### [TO DO]
Locate and copy each line in the data that contains the word "scene".

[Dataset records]
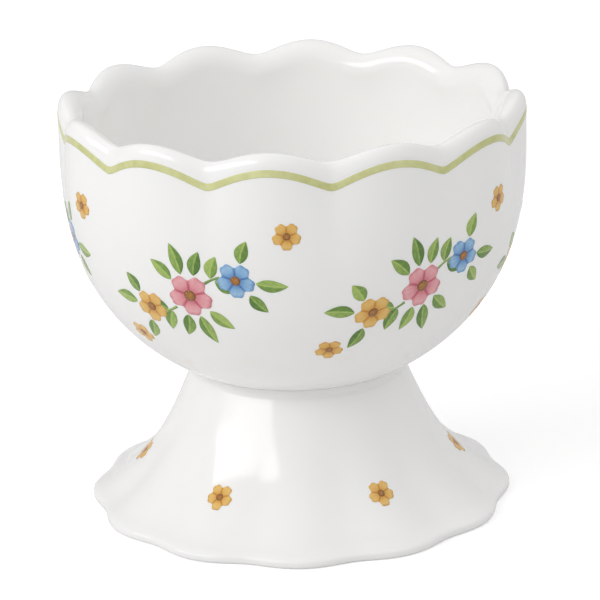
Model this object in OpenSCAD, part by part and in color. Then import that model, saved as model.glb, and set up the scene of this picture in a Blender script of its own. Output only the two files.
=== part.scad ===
// Egg cup of glazed porcelain. A round bowl with a lobed, waved rim is luted with slip onto a hollow,
// flared foot. A coloured line follows the waves of the rim, and flower sprays and small single
// flowers are printed on the bowl and the foot, one print to each colour.
// The origin is the middle of the resting ring, +Z is up and the front faces -Y.

/* [Bowl] */
// Diameter of the bowl over the crowns of its lobes
bowl_d = 58; // [52:0.5:66]
// Height of the crowns of the rim above the table
cup_h = 52.4; // [48:0.1:60]
// Height of the underside of the bowl above the table, on the axis
bowl_base_h = 14.9; // [13:0.1:17]
// Thickness of the lip, from the outer wall to the inner wall
lip_wall = 3.3; // [2.5:0.1:4.5]
// Thickness of the bowl at its bottom, on the axis
bowl_floor = 3.6; // [2.6:0.1:5]
// Fullness of the bowl's side; 2 with a belly of 2 is an ellipse
side_power = 1.9; // [1.7:0.05:2.4]
// Fullness of the bowl's belly; more keeps the side upright for longer
belly_power = 2.55; // [2:0.05:3]

/* [Rim] */
// Number of lobes round the rim, and round the foot
lobes = 12; // [8:1:14]
// Angle of the first cusp of the rim from the front
rim_phase = 9.3; // [-15:0.1:15]
// How far the rim dips from a crown to a cusp
rim_dip = 1.5; // [0.5:0.1:2.2]
// How far a flute cuts into the wall at the rim, below a cusp
flute_depth = 1.25; // [0.5:0.05:1.6]
// Length of a flute down the side of the bowl
flute_h = 27.5; // [18:0.5:30]
// Height of the outer rounding of the lip, from the line to the crest
lip_rise = 1.7; // [1.4:0.1:3]
// Height of the inner rounding of the lip
lip_drop = 2.5; // [1.2:0.1:3]
// Distance down which the lobes die out on the inner wall
inner_fade_h = 8; // [6:0.5:12]

/* [Line] */
// Width of the line under the lip
line_w = 0.9; // [0.5:0.1:1.2]
// How far the line dips from a crown to a cusp
line_dip = 2.15; // [0.8:0.05:2.4]
// Thickness of a printed or painted layer
ink_t = 0.06; // [0.04:0.01:0.1]

/* [Foot] */
// Diameter of the foot over the crowns of its lobes
foot_d = 53.3; // [46:0.1:60]
// Outer diameter of the neck, where it meets the bowl
neck_d = 26.4; // [22:0.2:30]
// Thickness of the neck's wall
neck_wall = 2.9; // [2.4:0.1:5]
// Height at which the foot's edge passes into its flare
edge_h = 2; // [1.8:0.1:2.8]
// Height of the upright face of the edge
edge_face_h = 0.8; // [0.6:0.1:1.4]
// Radius of the corner between the rolled edge and the resting ring
edge_round = 0.45; // [0.2:0.05:0.6]
// Width of the flat resting ring, below a crown
rest_w = 3.2; // [2.4:0.1:4]
// Depth of the foot's flutes at the edge
foot_flute_depth = 1; // [0.4:0.05:1.3]
// Angle of the first cusp of the foot from the front
foot_phase = 14.5; // [-15:0.1:15]

/* [Joint] */
// Thickness of the slip between the neck and the bowl
slip_t = 0.3; // [0.2:0.05:0.5]
// Reach of the slip's fillet down the neck and out under the bowl
slip_fillet = 1; // [0.6:0.1:1.4]

/* [Flowers] */
// Number of flower sprays round the bowl
sprays = 6; // [3:1:7]
// Length of a spray
spray_w = 17; // [14:0.5:18]
// Height of the middle of a spray, as a share of the way from the bowl's underside to its rim
spray_h_share = 0.52; // [0.48:0.01:0.56]
// Diameter of the pink flower in the middle of a spray
pink_d = 5.8; // [4:0.1:6.2]
// Diameter of the blue flower at the upper end of a spray
blue_d = 4.8; // [3:0.1:5]
// Diameter of the yellow flower at the lower end of a spray
yellow_d = 4.6; // [3:0.1:5]
// Length of the longest leaf
leaf_l = 4.2; // [2.5:0.1:4.6]
// Width of a leaf
leaf_w = 1.7; // [0.8:0.1:2]
// Width of a stem
stem_w = 0.36; // [0.2:0.02:0.5]
// Diameter of a small single flower
single_d = 3.5; // [2.5:0.1:4]
// Height of the upper row of single flowers on the bowl, as the same share
upper_row_share = 0.74; // [0.7:0.01:0.76]
// Height of the lower row of single flowers on the bowl, as the same share
lower_row_share = 0.32; // [0.28:0.01:0.36]
// Height of the row of single flowers on the foot, as a share of the foot's height
foot_row_share = 0.33; // [0.26:0.01:0.38]
// Number of single flowers on the foot
foot_singles = 6; // [3:1:9]

/* [Hidden] */
bowl_r = bowl_d / 2;
foot_r = foot_d / 2;
neck_r = neck_d / 2;
bore_r = neck_r - neck_wall;
bowl_h = cup_h - bowl_base_h;

// Steps round each lobe and round the whole cup
lobe_steps = 8;
around = lobes * lobe_steps;
step_angle = 360 / around;
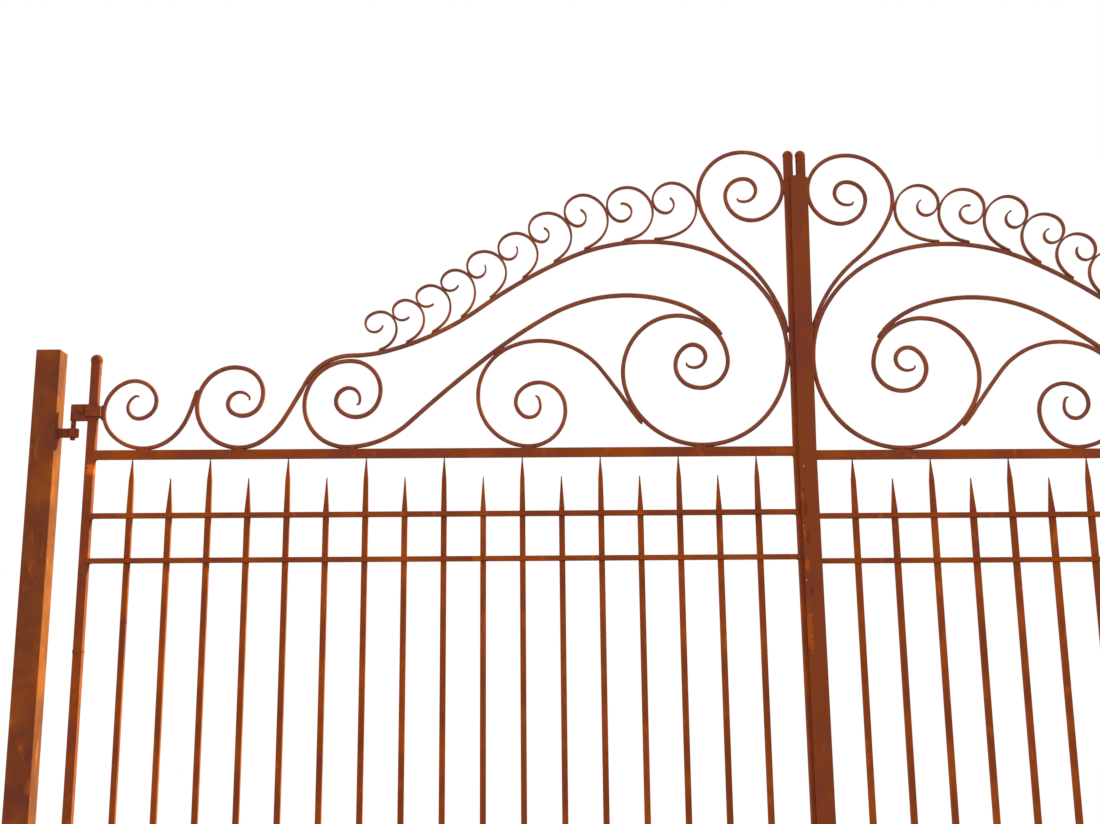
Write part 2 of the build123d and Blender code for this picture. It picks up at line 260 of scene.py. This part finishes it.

### [RESULT OF THIS TASK]
Model this object in OpenSCAD, part by part and in color. Then import that model, saved as model.glb, and set up the scene of this picture in a Blender script of its own. Output only the two files.
Write part 2 of the build123d and Blender code for this picture. It picks up at line 260 of scene.py. This part finishes it.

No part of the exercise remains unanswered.